Id. At the time of the accident, the officer was not acting within the scope of his
duties because the activity of commuting to work was not in furtherance of his
employer’s business. Id. at *3–5.
Unlike in Lara, Sgt. Johnson was on duty at the time of the crash, and his shift
did not end until 2:00 p.m. He was commuting home, but his shift was not over.
When driving a vehicle is part of an employee’s work duties, evidence that the
employee was going to or leaving work does not conclusively rebut the presumption
that the employee was acting in the course and scope of his employment. See Rios,
2024 WL 3571649, at *9 (holding city failed to overcome presumption that its
employee driving city-owned truck was in course and scope of employment when
driving vehicle to and from worksite was part of employee’s work duties); City of
9 Houston v. Mejia, 606 S.W.3d 901, 906–07 (Tex. App.—Houston [14th Dist.] 2020,
pet. denied) (concluding summary judgment evidence did not support conclusion
that officer was merely commuting home when she was driving city-issued vehicle
her husband, a superior officer, had asked her to pick up so that he could have it at
beginning of his next shift, which benefitted city).
We agree with Anderson that the facts here are closer to City of Houston v.
Fisher, No. 14-21-00573-CV, 2023 WL 2322971, at *4 (Tex. App.—Houston [14th
Dist.] Mar. 2, 2023, pet. denied) (mem. op.) In that case, a patrol officer was in a car
accident during his shift. At the time, he was driving his patrol vehicle returning to
the station after eating lunch. The city argued that the officer was not performing
any of his job duties at the time of the accident. The appellate court held that as a
patrol officer, “in the absence of evidence that he was still on his lunch break or
doing a personal errand unrelated to his employment, [the officer] had already
returned to his ‘place of work’ when he got back to his patrol car, resuming his
responsibilities as a patrol officer by driving his car.” Id. at *5. The court could not
find that the officer’s conduct, driving his patrol car after his lunch break, did not
serve any purpose of his employer to fall outside the scope of his employment. Id.
Here, the evidence shows that Sgt. Johnson’s regular work duties included
responding in a patrol car to the scenes of accidents and crimes. He testified that just
before the incident he was paying attention to another vehicle who was following
10 too close behind his patrol car. In reviewing a plea to the jurisdiction, we indulge
every reasonable inference and resolve any doubts in the nonmovant’s favor.

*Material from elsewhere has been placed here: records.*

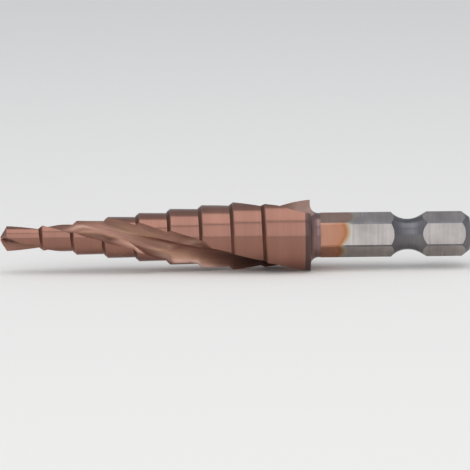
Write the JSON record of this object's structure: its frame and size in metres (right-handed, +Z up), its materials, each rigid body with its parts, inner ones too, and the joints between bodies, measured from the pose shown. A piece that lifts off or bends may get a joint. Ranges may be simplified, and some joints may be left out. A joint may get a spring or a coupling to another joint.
{
  "type": "step drill",
  "caption": "Fluted step drill with a split point, stepped cutting body and hexagonal quick-change shank.",
  "frame": {"origin": "centre of the bounding box's bottom, on the surface that the drill lies on", "axes": "+X along the drill from its tip towards its shank end, the axis itself almost level; +Z up"},
  "size_m": [0.075, 0.0118, 0.011],
  "materials": {
    "coated_tool_steel": "satin ground, with a copper-brown coating on the fluted body and bare grey steel on the shank"
  },
  "bodies": {
    "root": {"step_drill": "coated_tool_steel"}
  },
  "joints": []
}
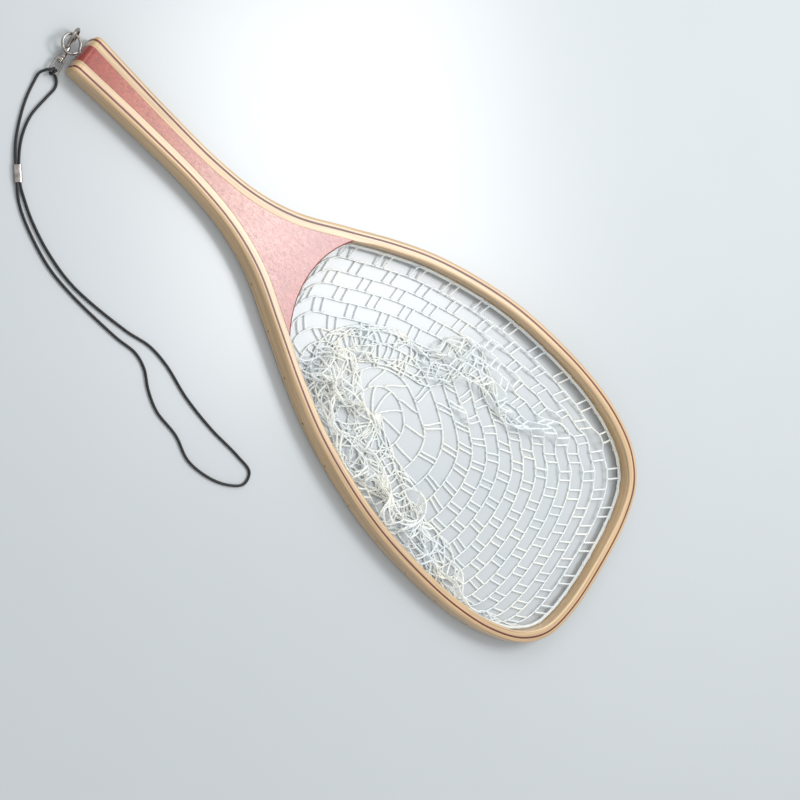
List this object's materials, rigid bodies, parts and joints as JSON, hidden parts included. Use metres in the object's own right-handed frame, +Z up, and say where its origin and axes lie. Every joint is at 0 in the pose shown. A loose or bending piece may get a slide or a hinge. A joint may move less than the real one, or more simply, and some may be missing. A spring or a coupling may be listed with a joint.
{
  "type": "landing net",
  "caption": "Wooden landing net: laminated hoop and handle, clear rubber net bag, and a cord wrist lanyard on a swivel snap through a screw eye.",
  "frame": {"origin": "middle of the underside of the wooden frame with its screw eye, on the surface that the net lies on", "axes": "+X along the net from the handle's butt to the hoop's tip, +Y across the hoop to the left of someone looking from the butt to the tip, +Z up out of the bag's mouth"},
  "size_m": [0.6214, 0.2819, 0.0161],
  "materials": {
    "light_wood": "pale ash or bamboo under clear varnish, rounded and sanded",
    "dark_wood": "thin dark red-brown lamination under clear varnish",
    "stained_wood": "figured wood stained red to pink under gloss varnish",
    "clear_rubber": "translucent moulded rubber, satin",
    "nickel": "bright nickel plate",
    "spring_steel": "plain steel",
    "black_cord": "braided black cord"
  },
  "bodies": {
    "net_frame": {"outer_lamination": "light_wood", "middle_lamination": "dark_wood", "inner_lamination": "light_wood", "handle_core": "stained_wood", "rubber_bag": "clear_rubber", "screw_eye": "nickel"},
    "lanyard": {"swivel_eye": "nickel", "cord_hitch": "black_cord", "lanyard_cord": "black_cord", "crimp_sleeve": "nickel"},
    "snap": {"snap_hook": "nickel", "gate_pin": "spring_steel", "gate_spring": "spring_steel", "swivel_rivet": "nickel"},
    "gate": {"snap_gate": "nickel"}
  },
  "joints": [
    {"name": "lanyard_swing", "type": "hinge", "parent": "net_frame", "child": "lanyard", "pos_m": [-0.3026, 0.0002, 0.008], "axis": [0, 0, 1], "range_deg": [-40, 5]},
    {"name": "snap_swivel", "type": "hinge", "parent": "lanyard", "child": "snap", "pos_m": [-0.30077, -0.01194, 0.00421], "axis": [-0.1264, 0.9881, 0.0873], "range_deg": [0, 60]},
    {"name": "gate_open", "type": "hinge", "parent": "snap", "child": "gate", "pos_m": [-0.30103, -0.00567, 0.00391], "axis": [0.8471, 0.0617, 0.5279], "range_deg": [0, 14], "stiffness_Nm_per_rad": 0.01, "springref_deg": -5.73}
  ]
}
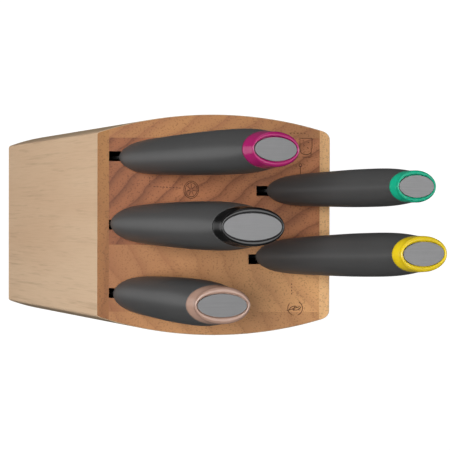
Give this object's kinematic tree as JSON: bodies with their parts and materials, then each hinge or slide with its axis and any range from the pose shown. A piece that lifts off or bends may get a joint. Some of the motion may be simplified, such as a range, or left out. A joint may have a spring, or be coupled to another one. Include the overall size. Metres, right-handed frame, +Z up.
{
  "type": "knife block with knives",
  "caption": "Upright laminated wood knife block with a barrel outline and a sloping slot face, holding kitchen knives with soft grips and coloured end rings.",
  "frame": {"origin": "on the standing surface, under the middle of the block", "axes": "+Z up, +X to the right, -Y towards the user, so the slot face slopes up to +Y"},
  "size_m": [0.1382, 0.1164, 0.3261],
  "materials": {
    "beech_panel": "satin, pale long grain",
    "beech_side": "satin, diagonal end grain",
    "beech_core": "satin, reddish end grain",
    "beech_core_light": "satin, light end grain",
    "foot_rubber": "matt",
    "blade_steel": "brushed",
    "core_plastic": "matt",
    "grip_soft": "soft touch, matt",
    "ring_magenta": "gloss",
    "ring_black": "gloss",
    "ring_copper": "gloss",
    "ring_green": "gloss",
    "ring_yellow": "gloss",
    "cap_metal": "fine brushed"
  },
  "bodies": {
    "root": {"front_panel": "beech_panel", "rear_panel": "beech_panel", "left_side_board": "beech_side", "right_side_board": "beech_side", "left_core_board": "beech_core", "right_core_board": "beech_core_light", "rubber_feet": "foot_rubber"},
    "santoku_knife": {"santoku_knife_blade": "blade_steel", "santoku_knife_core": "core_plastic", "santoku_knife_grip": "grip_soft", "santoku_knife_ring": "ring_magenta", "santoku_knife_end_cap": "cap_metal"},
    "chef_knife": {"chef_knife_blade": "blade_steel", "chef_knife_core": "core_plastic", "chef_knife_grip": "grip_soft", "chef_knife_ring": "ring_black", "chef_knife_end_cap": "cap_metal"},
    "paring_knife": {"paring_knife_blade": "blade_steel", "paring_knife_core": "core_plastic", "paring_knife_grip": "grip_soft", "paring_knife_ring": "ring_copper", "paring_knife_end_cap": "cap_metal"},
    "slicing_knife": {"slicing_knife_blade": "blade_steel", "slicing_knife_core": "core_plastic", "slicing_knife_grip": "grip_soft", "slicing_knife_ring": "ring_green", "slicing_knife_end_cap": "cap_metal"},
    "utility_knife": {"utility_knife_blade": "blade_steel", "utility_knife_core": "core_plastic", "utility_knife_grip": "grip_soft", "utility_knife_ring": "ring_yellow", "utility_knife_end_cap": "cap_metal"}
  },
  "joints": [
    {"name": "santoku_knife_slide", "type": "slide", "parent": "root", "child": "santoku_knife", "axis": [0.0213, 0, 0.9998], "range_m": [0, 0.124]},
    {"name": "chef_knife_slide", "type": "slide", "parent": "root", "child": "chef_knife", "axis": [0.0063, 0, 1], "range_m": [0, 0.14]},
    {"name": "paring_knife_slide", "type": "slide", "parent": "root", "child": "paring_knife", "axis": [-0.0017, 0, 1], "range_m": [0, 0.097]},
    {"name": "slicing_knife_slide", "type": "slide", "parent": "root", "child": "slicing_knife", "axis": [0.0017, 0, 1], "range_m": [0, 0.177]},
    {"name": "utility_knife_slide", "type": "slide", "parent": "root", "child": "utility_knife", "axis": [-0.0471, 0, 0.9989], "range_m": [0, 0.1]}
  ]
}
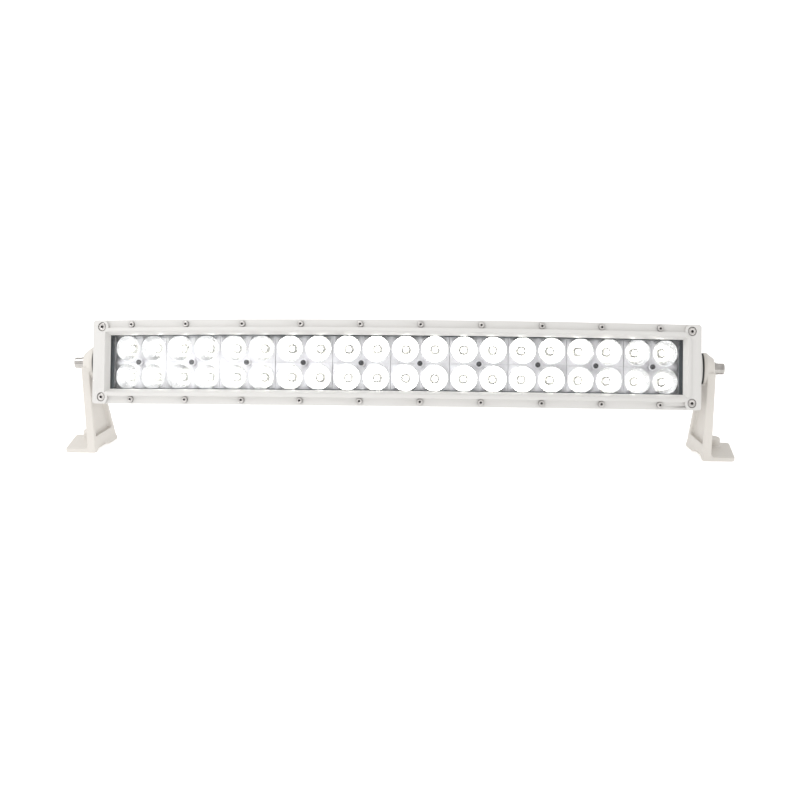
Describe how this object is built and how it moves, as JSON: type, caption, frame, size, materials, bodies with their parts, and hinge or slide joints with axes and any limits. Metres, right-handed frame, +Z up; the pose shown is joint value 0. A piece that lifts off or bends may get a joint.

Miranda, 33 S.W.3d at 228. The County bore the burden to conclusively establish
that Sgt. Johnson’s activities at the time of the accident served no purpose for his
employer. See Garza, 54 S.W.3d at 400; Mejia, 606 S.W.3d at 905–06. We cannot
find that Sgt. Johnson’s conduct, driving his patrol car during his shift to his home,
did not serve any purpose of his employer to fall outside the scope of his
employment. We cannot conclude that the evidence conclusively proves that Sgt.
Johnson was not acting within the scope of his employment. The trial court therefore
did not err in denying the County’s plea to the jurisdiction.
We overrule the County’s issue on appeal.
Conclusion
We affirm the trial court’s order denying the County’s plea to the jurisdiction.
Susanna Dokupil Justice
Panel consists of Chief Justice Adams and Justices Morgan and Dokupil.